According to Oldham, Delta farmers could purchase urea-ammonium-nitrate fertilizer solutions at the beginning of 2000 for somewhere between $170 and $185 per ton. This year, however, bulk urea ammonium nitrate fertilizer prices in the Delta are running between $250 and $260 per ton.
The question for corn growers, then, is how much can you cut back on fertilizer rates without sacrificing yields?
Not much, according to Extension corn specialists, who say that although your corn yield level won't exactly equal the amount of nitrogen you put out, at maximum efficiency, nitrogen fertilizer basically equals yield. Generally, if you cut nitrogen rates in corn, you cut yield, says Jerry Singleton, area Extension agent in Greenwood, Miss.
How much nitrogen fertilizer is absolutely required? asks Oldham. I would be hesitant to cut nitrogen fertilizer rates back very significantly on corn because it has such a dramatic effect on yield in Mississippi. We need to maintain the regular rate on heavy soils, particularly under irrigation, due to the interaction of fertilizer with the soil.
State guidelines in Mississippi call for an application of 1.3 pounds of nitrogen fertilizer per bushel of yield goal up to 100 bushels per acre. Then, for yields in excess of 100 bushels per acre, you add 1.7 pounds of nitrogen for each additional bushel of expected yield.
For example, if a farmer is expecting to produce an average yield of 200 bushels per acre, he should apply 300 pounds of nitrogen fertilizer. That's 130 pounds of fertilizer for the first 100 bushels of yield and another 170 pounds of nitrogen fertilizer for the second 100 bushels of yield.
All our nitrogen recommendations are based on yield expectations for corn so there's not a whole lot of flexibility when it comes to lowering your nitrogen rate, Oldham says.
In Arkansas, corn specialist William Johnson recommends farmers planting corn on sandy loam and light silt loam soils apply a minimum of 1 pound of nitrogen fertilizer per bushel of yield expectation. On silt loam soils the recommended rate increases to 1.2 pounds of nitrogen per bushel of expected yield. On cotton-type soils and silt loams we're usually running 150 to 180 pounds of nitrogen per acre, and on a little bit heavier silt loams we're running 180 to 220 pounds of nitrogen per acre, he says.
We're normally putting out 160 pounds of nitrogen preplant incorporated and then at the six-leaf stage we're putting out between 90 and 120 pounds of nitrogen.
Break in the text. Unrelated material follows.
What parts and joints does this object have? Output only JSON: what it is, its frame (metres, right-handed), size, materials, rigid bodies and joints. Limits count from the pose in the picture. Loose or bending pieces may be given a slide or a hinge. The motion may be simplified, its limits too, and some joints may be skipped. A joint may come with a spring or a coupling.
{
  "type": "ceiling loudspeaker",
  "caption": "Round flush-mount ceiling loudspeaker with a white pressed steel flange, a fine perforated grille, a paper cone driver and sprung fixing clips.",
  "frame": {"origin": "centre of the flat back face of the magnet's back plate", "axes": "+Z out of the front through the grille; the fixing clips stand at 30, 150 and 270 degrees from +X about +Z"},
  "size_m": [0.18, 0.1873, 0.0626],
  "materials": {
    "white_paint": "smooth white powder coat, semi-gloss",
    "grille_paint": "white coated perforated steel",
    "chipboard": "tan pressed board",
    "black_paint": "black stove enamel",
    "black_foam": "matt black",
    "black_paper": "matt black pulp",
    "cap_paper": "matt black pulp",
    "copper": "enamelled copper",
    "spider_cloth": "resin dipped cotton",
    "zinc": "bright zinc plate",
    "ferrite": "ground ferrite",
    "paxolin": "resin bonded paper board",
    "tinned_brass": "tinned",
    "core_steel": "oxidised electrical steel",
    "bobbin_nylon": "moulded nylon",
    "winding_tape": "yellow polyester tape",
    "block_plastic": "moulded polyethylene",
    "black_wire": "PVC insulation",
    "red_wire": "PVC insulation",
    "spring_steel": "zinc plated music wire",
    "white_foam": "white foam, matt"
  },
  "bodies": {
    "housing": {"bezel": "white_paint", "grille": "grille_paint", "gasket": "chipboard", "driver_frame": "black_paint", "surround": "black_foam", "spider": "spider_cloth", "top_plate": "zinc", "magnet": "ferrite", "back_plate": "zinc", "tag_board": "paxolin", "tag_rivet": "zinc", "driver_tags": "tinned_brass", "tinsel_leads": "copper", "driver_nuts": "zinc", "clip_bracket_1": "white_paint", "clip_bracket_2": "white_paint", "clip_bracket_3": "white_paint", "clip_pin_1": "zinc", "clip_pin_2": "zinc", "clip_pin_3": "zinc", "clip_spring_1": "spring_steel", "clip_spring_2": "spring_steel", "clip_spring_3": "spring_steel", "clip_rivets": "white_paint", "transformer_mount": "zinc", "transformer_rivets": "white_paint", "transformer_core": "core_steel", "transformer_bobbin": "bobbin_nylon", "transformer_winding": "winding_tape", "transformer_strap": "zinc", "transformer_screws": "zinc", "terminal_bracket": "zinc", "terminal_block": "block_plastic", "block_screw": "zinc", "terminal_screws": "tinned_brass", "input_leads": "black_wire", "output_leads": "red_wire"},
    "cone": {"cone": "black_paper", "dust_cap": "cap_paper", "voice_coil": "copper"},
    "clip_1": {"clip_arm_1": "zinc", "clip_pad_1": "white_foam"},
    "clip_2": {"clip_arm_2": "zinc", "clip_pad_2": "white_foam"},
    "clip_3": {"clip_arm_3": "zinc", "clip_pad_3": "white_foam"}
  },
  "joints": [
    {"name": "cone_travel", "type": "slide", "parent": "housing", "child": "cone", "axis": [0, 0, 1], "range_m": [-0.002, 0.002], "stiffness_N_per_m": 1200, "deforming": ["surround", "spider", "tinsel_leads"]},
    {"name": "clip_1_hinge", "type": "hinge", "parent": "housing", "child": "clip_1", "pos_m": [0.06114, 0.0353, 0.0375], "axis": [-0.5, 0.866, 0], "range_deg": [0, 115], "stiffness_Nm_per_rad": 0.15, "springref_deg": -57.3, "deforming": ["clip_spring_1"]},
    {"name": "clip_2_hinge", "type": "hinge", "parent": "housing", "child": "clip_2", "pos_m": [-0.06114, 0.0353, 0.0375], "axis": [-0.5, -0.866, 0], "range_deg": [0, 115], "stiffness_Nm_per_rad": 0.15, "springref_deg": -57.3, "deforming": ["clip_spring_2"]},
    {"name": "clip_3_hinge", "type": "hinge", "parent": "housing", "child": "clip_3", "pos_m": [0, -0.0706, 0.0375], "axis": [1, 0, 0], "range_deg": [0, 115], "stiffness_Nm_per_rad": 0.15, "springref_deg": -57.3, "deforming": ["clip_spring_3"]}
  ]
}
Then, if everything looks good and we can make a yield close to 200 bushels per acre, we'll apply another 30 to 40 pounds of nitrogen about a week before tassel, he says. But, if we don't have a good stand or are unable to irrigate properly, we won't make that last fertilizer application. What we're doing is hedging ourselves with these split applications.
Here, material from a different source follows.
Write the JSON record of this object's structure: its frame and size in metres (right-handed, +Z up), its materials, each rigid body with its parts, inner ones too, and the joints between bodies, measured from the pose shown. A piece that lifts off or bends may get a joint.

This would probably not be the year to plant corn on clay soils because it usually takes 1.8 pounds of nitrogen to produce each bushel of yield on clay soils. And, if you're going to try to make 150-bushel corn, you'd have to put out between 250 and 350 pounds of nitrogen per acre, Johnson says.
If you are going to cut the nitrogen rates, it's probably best to go to another crop, he says. You don't cut corners on corn, you've got to do everything right to produce high yields.
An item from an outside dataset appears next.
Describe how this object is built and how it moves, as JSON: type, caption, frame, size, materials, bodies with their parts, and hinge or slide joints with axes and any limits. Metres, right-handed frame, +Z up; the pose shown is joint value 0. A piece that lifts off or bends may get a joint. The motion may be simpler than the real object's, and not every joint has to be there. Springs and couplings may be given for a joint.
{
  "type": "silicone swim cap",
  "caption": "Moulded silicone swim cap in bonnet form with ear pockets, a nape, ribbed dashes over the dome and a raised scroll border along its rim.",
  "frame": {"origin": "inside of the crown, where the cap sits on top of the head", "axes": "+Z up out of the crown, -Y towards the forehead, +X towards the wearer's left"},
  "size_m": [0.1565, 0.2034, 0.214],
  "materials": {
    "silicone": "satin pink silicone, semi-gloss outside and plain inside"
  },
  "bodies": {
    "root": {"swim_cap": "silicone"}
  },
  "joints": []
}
There are, however, some ways to increase your nitrogen efficiency, according to corn specialist Erick Larson at Mississippi State University in Starkville, Miss.
One way, he says, is to apply nitrogen fertilizer in a split-application, which can decrease the amount of nitrogen that potentially could be lost to environmental conditions. We generally recommend applying a third to a fourth of the total nitrogen recommendation at planting time and then applying the remainder of nitrogen at the sixth- to eighth-leaf growth stage, which normally occurs about 30 days after plant emergence, Larson says.
Corn doesn't need much nitrogen until it's after knee-high, he says. And, heavy or frequent, early-season rains can cause you to lose a lot of nitrogen to environmental processes such as leaching and denitrification, he says.
Leaching is the movement of nitrogen through the soil to a level deep enough that it is no longer available for the plants to use. Denitrification is the chemical process nitrogen goes through when warm, wet soil conditions cause some of the nitrogen to convert to a gas form, which is then lost into the air. Both environmental processes result in a net loss of nitrogen available to the corn crop.
Other best management practices for corn, Oldham says, include the following:
- Calculate rates closely, depending on state recommendations.
- Tune-up and calibrate all fertilizer application equipment.
- Use a balanced fertility program including testing for potassium (K), phosphorus (P) and lime. Follow state recommendations for any necessary application treatments.
- Apply nitrogen fertilizers close to the time of actual crop need.
- When possible, do not leave nitrogen fertilizers on the soil surface.